The existing Consent Matters: Boundaries, Respect, and Positive Intervention course is compulsory and just one part of the education training pieces available to our students during their time at Durham. We recognise the concern to ensure it is as widely delivered as possible. 


The completion rates have not been 100%, as we have faced some challenges in the past when making courses mandatory for students.  


However, we acknowledge this concern and our SMV Management Group will work to make this happen in future for the Consent Matters course. 

A Centralised Support System (CSS) for Tackling Harassment and Sexual Violence. 

Durham University offers SMV support in its colleges, departments and central student support services.  A student can disclose to any of these three components in our student support system. College and department benefits from SMV trained staff supported by the central student support team.  


In the central team there are seven specialist Sexual Misconduct and Violence case managers and investigators. They respond to and investigate reports received from students received either directly or through colleges or departments. 


We also provide direct access to counselling through a full-time contract with a specialist Rape and Sexual Assault Counselling Centre. This ensures anyone who needs support has access to a trained specialist in this area and does not have to join the external community waiting list. 


One Advocate System for Survivors. 

There is an advocacy service for students who report cases of Sexual Misconduct and Violence offered by Durham Students’ Union. 


Durham University does not operate an advocacy model, instead investing in case managers and investigators. Each College contains trained Student Support staff. They are able to liaise with mental health and disability support as well as help students navigate adverse circumstances. 


We have regular conversations with other Higher Education institutions who employ the advocacy model and are happy to continue our dialogue on this in more detail.


We also engage in the existing wider networks within UK Higher Education in this area. 

Clear Signposting and an Accountability List.

Section 9 of our current Sexual Misconduct and Violence Policy: Procedure for Students outlines what types of behaviours may be considered non-major or major breaches and outlines the types of sanctions that may be used for each type of breach.   


The University has not produced a more specific ‘tariff’ of sanctions given the inflexibility this would generate. Aggravating and mitigating factors are important in relation to SMV sanctions and having pre-determined sanctions would limit the ability of the University to take these into account. 

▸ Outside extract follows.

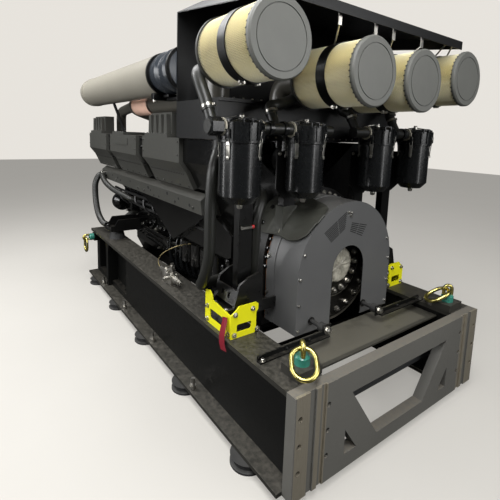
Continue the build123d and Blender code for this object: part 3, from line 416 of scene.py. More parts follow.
def deck_paint(name, colour):
    """Frame paint on the deck, with a painted shade strip along its rear and side borders."""
    paint = Paint(name)
    x, y = paint.axes()[:2]
    fine = paint.noise(42.0, 4.0, 0.65)
    stain = paint.noise(5.0, 5.0, 0.6).smooth(0.52, 0.6)
    # painted shade: the deck darkens towards its rear edge and its sides, standing in for the
    # shade of the recess there
    painted_shade_border = (x.smooth(1.592, 1.60) + abs(y).smooth(0.50, 0.515)).clamped()
    tone = paint.shade(colour, 0.85, 1.2, paint.noise(2.6))
    tone = paint.mix(tone, (0.13, 0.115, 0.085), fine.smooth(0.3, 0.75) * 0.45)
    # the painted shade border and real stains darken the deck together
    tone = paint.mix(tone, scaled(colour, 0.45), (painted_shade_border * 0.85 + stain * 0.35).clamped())
    paint.finish(Base_Color=tone, Roughness=0.45 + (fine - 0.5) * 0.2,
                 Normal=paint.bump(fine, 0.0001))


def clear_film(name, colour):
    """Crumpled wrapping film, cloudy and half clear."""
    paint = Paint(name)
    cloud = paint.noise(22.0)
    folds = paint.noise(45.0, 3.0, 0.5, (1, 0.4, 1))
    paint.finish(Base_Color=paint.shade(colour, 0.5, 1.0, cloud), Roughness=0.2 + cloud * 0.25,
                 Alpha=0.62 + cloud.smooth(0.4, 0.7) * 0.3, Normal=paint.bump(folds, 0.004))


def cable_jacket(name, colour):
    """Jacket of a cable, lightly mottled."""
    paint = Paint(name)
    fine = paint.noise(200.0, 2.0)
    paint.finish(Base_Color=paint.shade(colour, 0.7, 1.4, fine), Roughness=0.32 + fine * 0.15,
                 Normal=paint.bump(fine, 0.0002))


def finish(name):
    """The material of a finish. The record's own materials have the plain slot names."""
    if f"{name}_finish" not in bpy.data.materials:
        raise RuntimeError(f"finish {name} isn't there; run the finishes first")
    return bpy.data.materials[f"{name}_finish"]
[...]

A Clear Non-Retaliation Policy.  

Our Sexual Misconduct and Violence Policy clearly identifies retaliation as a form of misconduct in section 4.5. It states: 


“Retaliation may constitute any words or actions, including intimidation, threats, or coercion, made in response to disclosures or reports made under the Sexual Misconduct and Violence Policy, by any individual including both the Responding Party and the Reporting Party, as well as witnesses, friends, or relatives.” 


Any retaliation would not be tolerated and would be pursued under the policy specified above.  


The University can confirm it does not use Non-Disclosure Agreements (NDAs) to silence victims of sexual misconduct, violence, or harassment.